··· Recorded data ···

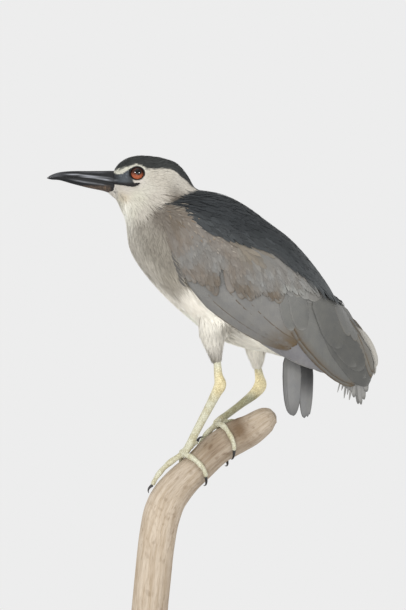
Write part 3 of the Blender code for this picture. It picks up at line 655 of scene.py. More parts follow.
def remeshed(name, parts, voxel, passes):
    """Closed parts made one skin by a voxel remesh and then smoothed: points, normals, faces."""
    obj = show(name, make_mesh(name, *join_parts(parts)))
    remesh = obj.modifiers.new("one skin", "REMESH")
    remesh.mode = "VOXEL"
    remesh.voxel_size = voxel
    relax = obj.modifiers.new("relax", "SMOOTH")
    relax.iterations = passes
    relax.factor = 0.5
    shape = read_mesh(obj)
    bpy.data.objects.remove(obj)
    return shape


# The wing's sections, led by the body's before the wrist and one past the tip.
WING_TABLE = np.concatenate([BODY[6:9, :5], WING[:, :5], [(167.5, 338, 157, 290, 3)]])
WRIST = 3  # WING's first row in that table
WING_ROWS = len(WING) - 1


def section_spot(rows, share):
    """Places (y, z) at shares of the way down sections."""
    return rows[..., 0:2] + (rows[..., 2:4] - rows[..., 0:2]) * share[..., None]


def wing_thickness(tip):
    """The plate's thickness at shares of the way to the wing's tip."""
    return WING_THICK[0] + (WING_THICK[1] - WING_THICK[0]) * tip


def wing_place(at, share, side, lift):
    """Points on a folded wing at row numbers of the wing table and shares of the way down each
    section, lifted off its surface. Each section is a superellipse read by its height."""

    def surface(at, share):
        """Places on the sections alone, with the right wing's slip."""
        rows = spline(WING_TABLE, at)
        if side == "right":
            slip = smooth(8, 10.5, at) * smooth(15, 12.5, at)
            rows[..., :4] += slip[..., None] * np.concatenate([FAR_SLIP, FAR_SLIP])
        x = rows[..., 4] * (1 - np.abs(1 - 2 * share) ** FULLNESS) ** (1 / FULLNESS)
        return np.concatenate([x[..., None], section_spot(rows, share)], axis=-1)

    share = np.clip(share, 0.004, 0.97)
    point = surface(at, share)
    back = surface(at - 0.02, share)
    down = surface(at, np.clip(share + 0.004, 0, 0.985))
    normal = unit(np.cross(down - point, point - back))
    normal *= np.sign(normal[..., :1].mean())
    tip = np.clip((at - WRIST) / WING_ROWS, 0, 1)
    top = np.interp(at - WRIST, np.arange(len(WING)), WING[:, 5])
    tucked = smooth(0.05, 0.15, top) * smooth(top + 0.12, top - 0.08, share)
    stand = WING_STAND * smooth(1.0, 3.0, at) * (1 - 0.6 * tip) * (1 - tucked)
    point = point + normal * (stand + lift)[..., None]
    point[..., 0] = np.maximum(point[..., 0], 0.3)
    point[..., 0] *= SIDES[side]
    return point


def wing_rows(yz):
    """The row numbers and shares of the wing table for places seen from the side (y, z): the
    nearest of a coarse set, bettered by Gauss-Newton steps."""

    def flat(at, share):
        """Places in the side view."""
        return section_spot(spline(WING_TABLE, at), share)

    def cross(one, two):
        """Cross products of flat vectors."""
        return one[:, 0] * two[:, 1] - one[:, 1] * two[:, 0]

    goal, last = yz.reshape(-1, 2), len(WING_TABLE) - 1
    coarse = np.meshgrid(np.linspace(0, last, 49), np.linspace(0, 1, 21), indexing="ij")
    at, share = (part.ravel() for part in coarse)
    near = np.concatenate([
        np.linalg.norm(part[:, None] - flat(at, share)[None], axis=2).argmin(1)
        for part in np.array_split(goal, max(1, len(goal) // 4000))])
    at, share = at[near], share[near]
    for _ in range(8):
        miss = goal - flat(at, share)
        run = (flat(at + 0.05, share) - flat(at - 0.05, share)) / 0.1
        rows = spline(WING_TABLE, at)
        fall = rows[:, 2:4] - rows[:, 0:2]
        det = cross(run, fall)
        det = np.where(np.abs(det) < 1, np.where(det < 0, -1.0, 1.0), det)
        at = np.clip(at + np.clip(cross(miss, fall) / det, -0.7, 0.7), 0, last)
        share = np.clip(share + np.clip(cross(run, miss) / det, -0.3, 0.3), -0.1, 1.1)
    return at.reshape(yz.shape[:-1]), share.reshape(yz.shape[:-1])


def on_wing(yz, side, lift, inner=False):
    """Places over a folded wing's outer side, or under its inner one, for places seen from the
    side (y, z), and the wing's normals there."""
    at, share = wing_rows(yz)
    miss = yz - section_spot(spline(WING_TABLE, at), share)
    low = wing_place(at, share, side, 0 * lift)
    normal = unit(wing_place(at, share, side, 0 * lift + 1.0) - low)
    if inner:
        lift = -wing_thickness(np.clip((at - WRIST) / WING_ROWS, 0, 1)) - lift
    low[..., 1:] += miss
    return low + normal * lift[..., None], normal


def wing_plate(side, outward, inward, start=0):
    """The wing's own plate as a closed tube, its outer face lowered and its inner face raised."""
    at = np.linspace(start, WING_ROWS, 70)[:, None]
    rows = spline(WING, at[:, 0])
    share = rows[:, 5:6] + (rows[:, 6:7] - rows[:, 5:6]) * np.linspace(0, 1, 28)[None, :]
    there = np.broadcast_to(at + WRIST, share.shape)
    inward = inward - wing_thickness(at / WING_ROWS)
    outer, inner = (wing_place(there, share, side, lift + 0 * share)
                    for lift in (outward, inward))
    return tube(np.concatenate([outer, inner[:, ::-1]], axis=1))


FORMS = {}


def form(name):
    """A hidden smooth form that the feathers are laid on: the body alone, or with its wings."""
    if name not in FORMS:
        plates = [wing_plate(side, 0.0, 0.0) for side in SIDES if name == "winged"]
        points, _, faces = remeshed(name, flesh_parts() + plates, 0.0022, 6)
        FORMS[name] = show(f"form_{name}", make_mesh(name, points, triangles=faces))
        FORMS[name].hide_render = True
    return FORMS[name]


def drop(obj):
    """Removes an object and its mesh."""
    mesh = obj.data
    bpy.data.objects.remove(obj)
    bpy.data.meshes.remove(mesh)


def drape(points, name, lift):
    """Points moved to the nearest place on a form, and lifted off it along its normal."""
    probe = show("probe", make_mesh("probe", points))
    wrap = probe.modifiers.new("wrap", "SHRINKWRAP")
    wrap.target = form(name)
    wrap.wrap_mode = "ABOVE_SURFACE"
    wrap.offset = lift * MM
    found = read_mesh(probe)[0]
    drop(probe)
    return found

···

Given request
Go through the listing and copy all of it exactly.

Reply
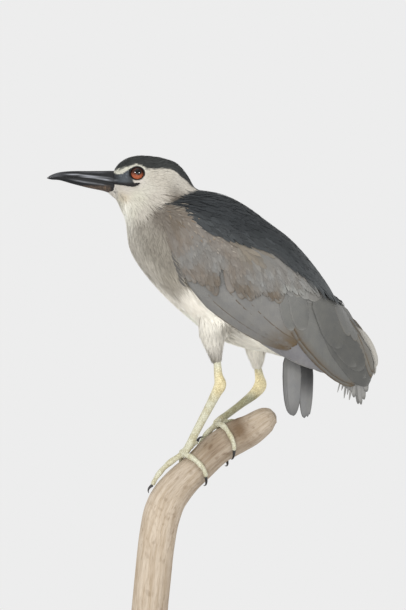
Write part 3 of the Blender code for this picture. It picks up at line 655 of scene.py. More parts follow.
def remeshed(name, parts, voxel, passes):
    """Closed parts made one skin by a voxel remesh and then smoothed: points, normals, faces."""
    obj = show(name, make_mesh(name, *join_parts(parts)))
    remesh = obj.modifiers.new("one skin", "REMESH")
    remesh.mode = "VOXEL"
    remesh.voxel_size = voxel
    relax = obj.modifiers.new("relax", "SMOOTH")
    relax.iterations = passes
    relax.factor = 0.5
    shape = read_mesh(obj)
    bpy.data.objects.remove(obj)
    return shape


# The wing's sections, led by the body's before the wrist and one past the tip.
WING_TABLE = np.concatenate([BODY[6:9, :5], WING[:, :5], [(167.5, 338, 157, 290, 3)]])
WRIST = 3  # WING's first row in that table
WING_ROWS = len(WING) - 1


def section_spot(rows, share):
    """Places (y, z) at shares of the way down sections."""
    return rows[..., 0:2] + (rows[..., 2:4] - rows[..., 0:2]) * share[..., None]


def wing_thickness(tip):
    """The plate's thickness at shares of the way to the wing's tip."""
    return WING_THICK[0] + (WING_THICK[1] - WING_THICK[0]) * tip


def wing_place(at, share, side, lift):
    """Points on a folded wing at row numbers of the wing table and shares of the way down each
    section, lifted off its surface. Each section is a superellipse read by its height."""

    def surface(at, share):
        """Places on the sections alone, with the right wing's slip."""
        rows = spline(WING_TABLE, at)
        if side == "right":
            slip = smooth(8, 10.5, at) * smooth(15, 12.5, at)
            rows[..., :4] += slip[..., None] * np.concatenate([FAR_SLIP, FAR_SLIP])
        x = rows[..., 4] * (1 - np.abs(1 - 2 * share) ** FULLNESS) ** (1 / FULLNESS)
        return np.concatenate([x[..., None], section_spot(rows, share)], axis=-1)

    share = np.clip(share, 0.004, 0.97)
    point = surface(at, share)
    back = surface(at - 0.02, share)
    down = surface(at, np.clip(share + 0.004, 0, 0.985))
    normal = unit(np.cross(down - point, point - back))
    normal *= np.sign(normal[..., :1].mean())
    tip = np.clip((at - WRIST) / WING_ROWS, 0, 1)
    top = np.interp(at - WRIST, np.arange(len(WING)), WING[:, 5])
    tucked = smooth(0.05, 0.15, top) * smooth(top + 0.12, top - 0.08, share)
    stand = WING_STAND * smooth(1.0, 3.0, at) * (1 - 0.6 * tip) * (1 - tucked)
    point = point + normal * (stand + lift)[..., None]
    point[..., 0] = np.maximum(point[..., 0], 0.3)
    point[..., 0] *= SIDES[side]
    return point


def wing_rows(yz):
    """The row numbers and shares of the wing table for places seen from the side (y, z): the
    nearest of a coarse set, bettered by Gauss-Newton steps."""

    def flat(at, share):
        """Places in the side view."""
        return section_spot(spline(WING_TABLE, at), share)

    def cross(one, two):
        """Cross products of flat vectors."""
        return one[:, 0] * two[:, 1] - one[:, 1] * two[:, 0]

    goal, last = yz.reshape(-1, 2), len(WING_TABLE) - 1
    coarse = np.meshgrid(np.linspace(0, last, 49), np.linspace(0, 1, 21), indexing="ij")
    at, share = (part.ravel() for part in coarse)
    near = np.concatenate([
        np.linalg.norm(part[:, None] - flat(at, share)[None], axis=2).argmin(1)
        for part in np.array_split(goal, max(1, len(goal) // 4000))])
    at, share = at[near], share[near]
    for _ in range(8):
        miss = goal - flat(at, share)
        run = (flat(at + 0.05, share) - flat(at - 0.05, share)) / 0.1
        rows = spline(WING_TABLE, at)
        fall = rows[:, 2:4] - rows[:, 0:2]
        det = cross(run, fall)
        det = np.where(np.abs(det) < 1, np.where(det < 0, -1.0, 1.0), det)
        at = np.clip(at + np.clip(cross(miss, fall) / det, -0.7, 0.7), 0, last)
        share = np.clip(share + np.clip(cross(run, miss) / det, -0.3, 0.3), -0.1, 1.1)
    return at.reshape(yz.shape[:-1]), share.reshape(yz.shape[:-1])


def on_wing(yz, side, lift, inner=False):
    """Places over a folded wing's outer side, or under its inner one, for places seen from the
    side (y, z), and the wing's normals there."""
    at, share = wing_rows(yz)
    miss = yz - section_spot(spline(WING_TABLE, at), share)
    low = wing_place(at, share, side, 0 * lift)
    normal = unit(wing_place(at, share, side, 0 * lift + 1.0) - low)
    if inner:
        lift = -wing_thickness(np.clip((at - WRIST) / WING_ROWS, 0, 1)) - lift
    low[..., 1:] += miss
    return low + normal * lift[..., None], normal


def wing_plate(side, outward, inward, start=0):
    """The wing's own plate as a closed tube, its outer face lowered and its inner face raised."""
    at = np.linspace(start, WING_ROWS, 70)[:, None]
    rows = spline(WING, at[:, 0])
    share = rows[:, 5:6] + (rows[:, 6:7] - rows[:, 5:6]) * np.linspace(0, 1, 28)[None, :]
    there = np.broadcast_to(at + WRIST, share.shape)
    inward = inward - wing_thickness(at / WING_ROWS)
    outer, inner = (wing_place(there, share, side, lift + 0 * share)
                    for lift in (outward, inward))
    return tube(np.concatenate([outer, inner[:, ::-1]], axis=1))


FORMS = {}


def form(name):
    """A hidden smooth form that the feathers are laid on: the body alone, or with its wings."""
    if name not in FORMS:
        plates = [wing_plate(side, 0.0, 0.0) for side in SIDES if name == "winged"]
        points, _, faces = remeshed(name, flesh_parts() + plates, 0.0022, 6)
        FORMS[name] = show(f"form_{name}", make_mesh(name, points, triangles=faces))
        FORMS[name].hide_render = True
    return FORMS[name]


def drop(obj):
    """Removes an object and its mesh."""
    mesh = obj.data
    bpy.data.objects.remove(obj)
    bpy.data.meshes.remove(mesh)


def drape(points, name, lift):
    """Points moved to the nearest place on a form, and lifted off it along its normal."""
    probe = show("probe", make_mesh("probe", points))
    wrap = probe.modifiers.new("wrap", "SHRINKWRAP")
    wrap.target = form(name)
    wrap.wrap_mode = "ABOVE_SURFACE"
    wrap.offset = lift * MM
    found = read_mesh(probe)[0]
    drop(probe)
    return found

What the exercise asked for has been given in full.